The other significant theme to notice, both in this scene and throughout the film, is the way that characters try to persuade each other with argument using rhetoric. Both rookie and boss are trying to co-produce a convincing narrative of what has happened and why a particular course of action is now required. In a later scene where the Mat Dillon character meets his nemesis ‘Shaniqua Johnson’ he has to persuade her with an argument about why it would cost her nothing to accept his father onto Medicare. Strong narrative and rhetorical skills, then, are one way of overcoming a disadvantageous power figuration, although there is nothing inevitable about the outcome, simply if one has the best argument.

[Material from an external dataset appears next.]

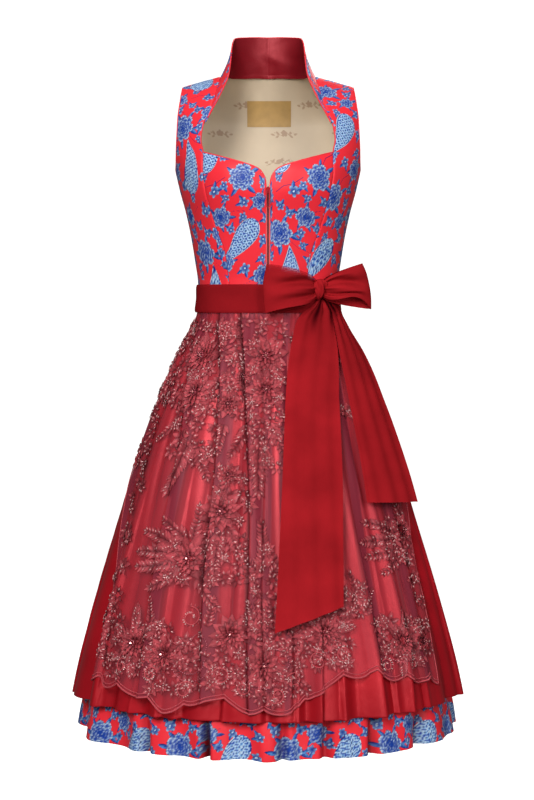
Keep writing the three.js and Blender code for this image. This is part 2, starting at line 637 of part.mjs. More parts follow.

I imagine that this kind of gaming behaviour is endemic in many organizations as everyone negotiates, from a variety of different value positions, how to go on together. People try to coerce, persuade, convince, using rhetoric and narrative to describe the benefits that taking a particular course of action would bring about. My conjecture is that the tighter and more unrealistic the targets, the greater the tendency to game, particularly if there is limited opportunity to talk about the difficulty of achieving them.

Spoilers

Crash is a fictional representation of reality, so of course it is possible to take everything I have said above with a pinch of salt. The fact that the Mat Dillon character, as aggrieved racist, later goes on to save the black woman he assaulted sexually and that the rookie policeman shoots an unarmed black man could be interpreted as Hollywood chicanery. However, the substantive point I take from these scenes is that in any situation where we negotiate how to go on together in a particular context, where global patterns are being particularized in the vocabulary of complex responsive processes, there are always competing goods. The outcome is never determined simply by the global social patterns which create our habitus. We always have choices, no matter how limited. We sometimes have the opportunity to co-create a persuasive narrative about an alternative way of going on together, which is one way of working generatively with power. Equally, what the film makes clear is that the intention to do good is not enough on its own as there are always unintended consequences of acting on our intentions, and for which we are still responsible.

[1] Jackall, R. (2009) Moral Mazes, Oxford: Oxford University Press.

[2] Scott, J.C. (1990) Domination and the Arts of Resistance, Yale: Yale University Press.